STORED DATA
------------------------------------------------
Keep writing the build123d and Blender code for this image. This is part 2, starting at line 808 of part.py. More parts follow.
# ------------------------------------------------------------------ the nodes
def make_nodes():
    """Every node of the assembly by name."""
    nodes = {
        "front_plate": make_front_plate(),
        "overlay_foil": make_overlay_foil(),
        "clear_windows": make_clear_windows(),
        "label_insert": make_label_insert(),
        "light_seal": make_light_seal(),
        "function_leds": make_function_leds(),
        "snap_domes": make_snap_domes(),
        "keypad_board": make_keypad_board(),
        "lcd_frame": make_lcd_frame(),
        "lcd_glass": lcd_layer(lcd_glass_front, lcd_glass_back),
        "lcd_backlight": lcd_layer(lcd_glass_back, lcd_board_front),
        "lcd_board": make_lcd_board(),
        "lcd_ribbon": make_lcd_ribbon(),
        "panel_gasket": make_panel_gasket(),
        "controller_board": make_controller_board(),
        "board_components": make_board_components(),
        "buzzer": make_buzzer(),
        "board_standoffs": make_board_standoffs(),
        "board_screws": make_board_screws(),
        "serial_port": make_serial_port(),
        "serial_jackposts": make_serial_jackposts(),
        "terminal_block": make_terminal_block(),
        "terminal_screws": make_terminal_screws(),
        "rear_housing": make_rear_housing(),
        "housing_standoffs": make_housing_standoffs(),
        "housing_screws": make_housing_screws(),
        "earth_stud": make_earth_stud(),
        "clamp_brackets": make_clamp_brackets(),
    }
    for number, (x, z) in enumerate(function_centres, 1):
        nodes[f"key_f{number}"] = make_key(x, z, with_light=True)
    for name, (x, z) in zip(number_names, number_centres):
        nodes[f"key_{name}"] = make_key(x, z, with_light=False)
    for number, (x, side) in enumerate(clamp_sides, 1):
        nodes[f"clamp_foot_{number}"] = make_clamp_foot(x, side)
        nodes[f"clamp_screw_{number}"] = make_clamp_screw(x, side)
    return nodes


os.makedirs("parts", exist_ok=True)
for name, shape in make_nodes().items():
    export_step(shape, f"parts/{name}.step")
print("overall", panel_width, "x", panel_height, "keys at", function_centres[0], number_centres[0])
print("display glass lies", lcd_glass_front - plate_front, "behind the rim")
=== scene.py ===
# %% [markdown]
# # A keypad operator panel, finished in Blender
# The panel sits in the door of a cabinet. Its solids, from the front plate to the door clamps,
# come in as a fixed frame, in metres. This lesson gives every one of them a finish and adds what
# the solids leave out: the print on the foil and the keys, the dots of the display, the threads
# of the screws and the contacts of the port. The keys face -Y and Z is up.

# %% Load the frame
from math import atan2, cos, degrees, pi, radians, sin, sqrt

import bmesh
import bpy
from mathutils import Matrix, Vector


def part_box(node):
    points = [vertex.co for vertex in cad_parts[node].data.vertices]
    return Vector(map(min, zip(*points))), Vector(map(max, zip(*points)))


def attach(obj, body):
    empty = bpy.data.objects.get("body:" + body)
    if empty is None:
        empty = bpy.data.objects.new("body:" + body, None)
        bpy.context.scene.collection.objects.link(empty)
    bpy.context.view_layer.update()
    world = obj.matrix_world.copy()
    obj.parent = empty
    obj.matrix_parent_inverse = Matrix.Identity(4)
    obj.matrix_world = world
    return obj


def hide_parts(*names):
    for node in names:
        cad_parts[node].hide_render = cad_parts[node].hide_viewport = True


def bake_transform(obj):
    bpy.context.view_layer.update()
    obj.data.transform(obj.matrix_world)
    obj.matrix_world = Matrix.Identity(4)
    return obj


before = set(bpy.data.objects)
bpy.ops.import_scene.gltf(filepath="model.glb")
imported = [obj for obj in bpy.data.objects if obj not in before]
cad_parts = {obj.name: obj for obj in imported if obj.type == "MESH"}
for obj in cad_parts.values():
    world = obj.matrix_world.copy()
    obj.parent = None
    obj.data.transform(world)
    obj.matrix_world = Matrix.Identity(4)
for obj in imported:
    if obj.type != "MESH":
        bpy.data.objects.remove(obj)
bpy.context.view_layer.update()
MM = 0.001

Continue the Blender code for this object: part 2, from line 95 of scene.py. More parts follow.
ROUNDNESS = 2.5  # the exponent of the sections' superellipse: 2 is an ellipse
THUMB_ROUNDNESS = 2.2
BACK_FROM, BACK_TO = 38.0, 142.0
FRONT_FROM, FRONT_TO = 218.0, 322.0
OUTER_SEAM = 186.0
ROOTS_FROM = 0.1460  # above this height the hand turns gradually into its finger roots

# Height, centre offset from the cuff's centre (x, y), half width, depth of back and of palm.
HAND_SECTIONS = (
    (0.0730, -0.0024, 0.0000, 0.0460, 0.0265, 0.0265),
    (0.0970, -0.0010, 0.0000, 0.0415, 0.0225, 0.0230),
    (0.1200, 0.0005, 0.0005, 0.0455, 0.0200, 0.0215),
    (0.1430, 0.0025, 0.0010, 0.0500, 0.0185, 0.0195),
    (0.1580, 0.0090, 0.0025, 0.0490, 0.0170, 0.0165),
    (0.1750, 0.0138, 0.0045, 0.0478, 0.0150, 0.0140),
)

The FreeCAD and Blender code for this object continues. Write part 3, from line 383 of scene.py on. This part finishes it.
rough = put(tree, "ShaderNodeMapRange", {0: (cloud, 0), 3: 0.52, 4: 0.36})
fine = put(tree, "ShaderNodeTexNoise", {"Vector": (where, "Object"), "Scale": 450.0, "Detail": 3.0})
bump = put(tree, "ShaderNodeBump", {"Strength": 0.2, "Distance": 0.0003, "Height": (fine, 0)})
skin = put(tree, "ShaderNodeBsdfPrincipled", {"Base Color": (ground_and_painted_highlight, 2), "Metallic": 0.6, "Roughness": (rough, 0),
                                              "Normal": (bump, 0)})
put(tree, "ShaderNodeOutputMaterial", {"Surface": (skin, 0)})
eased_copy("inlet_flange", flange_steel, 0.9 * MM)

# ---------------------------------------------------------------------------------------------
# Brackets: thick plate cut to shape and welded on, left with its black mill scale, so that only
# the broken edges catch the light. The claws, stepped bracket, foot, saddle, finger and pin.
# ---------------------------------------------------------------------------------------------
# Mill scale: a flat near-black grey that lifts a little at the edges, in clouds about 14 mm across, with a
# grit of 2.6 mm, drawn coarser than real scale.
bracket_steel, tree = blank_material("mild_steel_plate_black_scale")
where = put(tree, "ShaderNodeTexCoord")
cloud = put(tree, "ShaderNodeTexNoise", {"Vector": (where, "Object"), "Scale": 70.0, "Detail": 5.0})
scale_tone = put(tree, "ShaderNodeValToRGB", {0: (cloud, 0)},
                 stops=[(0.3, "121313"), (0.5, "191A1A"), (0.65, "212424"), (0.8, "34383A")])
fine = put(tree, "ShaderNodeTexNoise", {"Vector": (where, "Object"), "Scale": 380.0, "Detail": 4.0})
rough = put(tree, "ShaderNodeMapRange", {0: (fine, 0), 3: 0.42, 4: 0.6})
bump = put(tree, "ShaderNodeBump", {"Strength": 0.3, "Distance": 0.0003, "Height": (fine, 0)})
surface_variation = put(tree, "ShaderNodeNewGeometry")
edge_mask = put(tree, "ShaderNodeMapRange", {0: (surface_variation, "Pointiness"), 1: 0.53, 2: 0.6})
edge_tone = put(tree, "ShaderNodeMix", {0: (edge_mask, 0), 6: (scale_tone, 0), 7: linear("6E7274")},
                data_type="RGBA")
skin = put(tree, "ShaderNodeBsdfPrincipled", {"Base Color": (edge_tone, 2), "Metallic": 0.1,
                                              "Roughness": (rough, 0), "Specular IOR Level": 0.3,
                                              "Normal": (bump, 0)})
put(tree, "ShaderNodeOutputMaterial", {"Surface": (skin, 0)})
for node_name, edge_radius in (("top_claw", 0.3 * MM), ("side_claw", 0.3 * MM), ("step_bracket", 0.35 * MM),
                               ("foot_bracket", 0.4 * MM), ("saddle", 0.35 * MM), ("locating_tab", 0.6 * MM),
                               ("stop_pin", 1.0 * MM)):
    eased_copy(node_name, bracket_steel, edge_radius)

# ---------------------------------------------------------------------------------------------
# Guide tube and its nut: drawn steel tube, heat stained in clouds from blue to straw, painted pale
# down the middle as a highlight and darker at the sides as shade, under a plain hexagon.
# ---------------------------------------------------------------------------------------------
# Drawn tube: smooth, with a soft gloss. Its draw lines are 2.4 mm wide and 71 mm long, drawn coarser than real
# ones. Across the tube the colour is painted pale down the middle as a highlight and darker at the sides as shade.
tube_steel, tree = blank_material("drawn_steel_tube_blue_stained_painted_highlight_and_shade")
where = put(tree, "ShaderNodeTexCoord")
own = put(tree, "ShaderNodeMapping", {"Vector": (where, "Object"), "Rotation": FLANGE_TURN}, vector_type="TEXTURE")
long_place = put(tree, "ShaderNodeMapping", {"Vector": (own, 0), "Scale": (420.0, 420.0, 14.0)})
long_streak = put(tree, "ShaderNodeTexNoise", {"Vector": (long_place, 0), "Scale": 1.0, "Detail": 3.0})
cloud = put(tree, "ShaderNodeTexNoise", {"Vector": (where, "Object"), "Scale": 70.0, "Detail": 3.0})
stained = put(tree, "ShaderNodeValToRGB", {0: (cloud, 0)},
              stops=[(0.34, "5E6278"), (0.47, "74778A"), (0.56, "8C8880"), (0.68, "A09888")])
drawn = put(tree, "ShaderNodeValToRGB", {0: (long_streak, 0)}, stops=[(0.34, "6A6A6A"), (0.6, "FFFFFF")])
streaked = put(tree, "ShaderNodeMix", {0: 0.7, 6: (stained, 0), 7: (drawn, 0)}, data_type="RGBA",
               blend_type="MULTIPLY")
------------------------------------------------
PROBLEM TO WORK ON
Filter lines by "Blender" and return each hit.

FINISHED ANSWER
Keep writing the build123d and Blender code for this image. This is part 2, starting at line 808 of part.py. More parts follow.
# # A keypad operator panel, finished in Blender
Continue the Blender code for this object: part 2, from line 95 of scene.py. More parts follow.
The FreeCAD and Blender code for this object continues. Write part 3, from line 383 of scene.py on. This part finishes it.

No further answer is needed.